David Buxton


Why Blue?

I’ve just returned from a holiday in Hungary – not the most obvious destination for a week away, but very interesting and very cheap.

Early in the week I had spoken to a fellow traveller who told me he lived in the North of Scotland. It never occurred to me when I binned all the McVitee’s I’d taken with me to read on the coach that anyone else might have been interested in them. However, later in the week David Buxton opened another conversation with the line “I’ve been told you are a City fan.”

On returning to England I sent off a selection of McVittees to supplement the answers I had given to questions about Francis Lee, Gio and Joe Royle, Frank Clark’s demise and all the other events that kept us enthralled last year.

David was born about three miles from City’s old ground at Hyde Road, although it’s only fair to say City had moved from there many (well, some) years earlier. He doesn’t have access to the Web and email, but has sent me the following contribution. I suspect it won’t be his last.

Why Blue?

I haven’t been supporting City for 111 years – it just feels like it sometimes. Like many of you I started when my dad took me along to the Holy of Holies. In my case that was in 1945, so I’ve been suffering, with brief uplifting interludes, for almost half the club’s history!

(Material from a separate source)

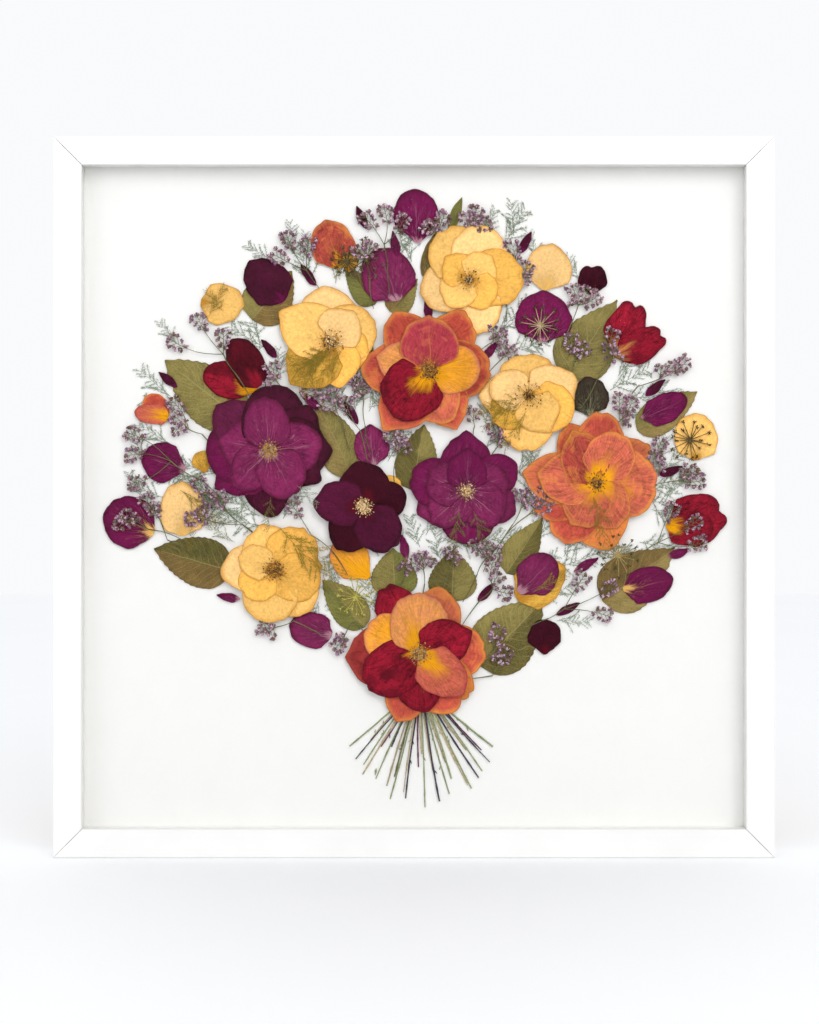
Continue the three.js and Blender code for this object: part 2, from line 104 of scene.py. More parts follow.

In 1948, my three best friends (friends?) transferred their affections to that other team, who had by some fluke won the F.A. Cup. The fact that I stayed with City will tell you something about me (mad? – no, the word I had in mind is “loyal”). What will surprise many of you and possibly cause you to stop reading at this point, is that I haven’t watched City in the flesh for over 20 years! Nevertheless, I can tell you that their two recent relegations have hurt me every bit as much as they have obviously hurt those of you with season tickets.

For the past 23 years I have been living in the north of Scotland, a season ticket holder watching Forres Mechanics in the Highland League (if the present trend continues, do you think you could arrange for City to move to the Highland League next year, rather than the Vauxhall Conference? It would make things so much easier for me …).

From afar I have the impression that City have been a bag of nerves during season 1997-8, and if certain names are booed when the team sheet is being read out, I’m not all that surprised! For many of the teams in Division 1 (2), visiting Maine Road evidently provided the sort of challenge relished by non-league clubs drawn against league opposition in the Cup. I fear that in Division 2 (3) this will be even more noticeable.

As an armchair supporter of City I have been reduced on many occasions this season to sitting in front of the telly with the text on the screen, just waiting for the inevitable late goal against them appearing long after all the other results are in! In the case of Birmingham City it happened twice!

At least the appointment of the new chairman augurs well. Wasn’t it Bernstein who wrote: “Something’s coming, something good” and “There’s a place for us”?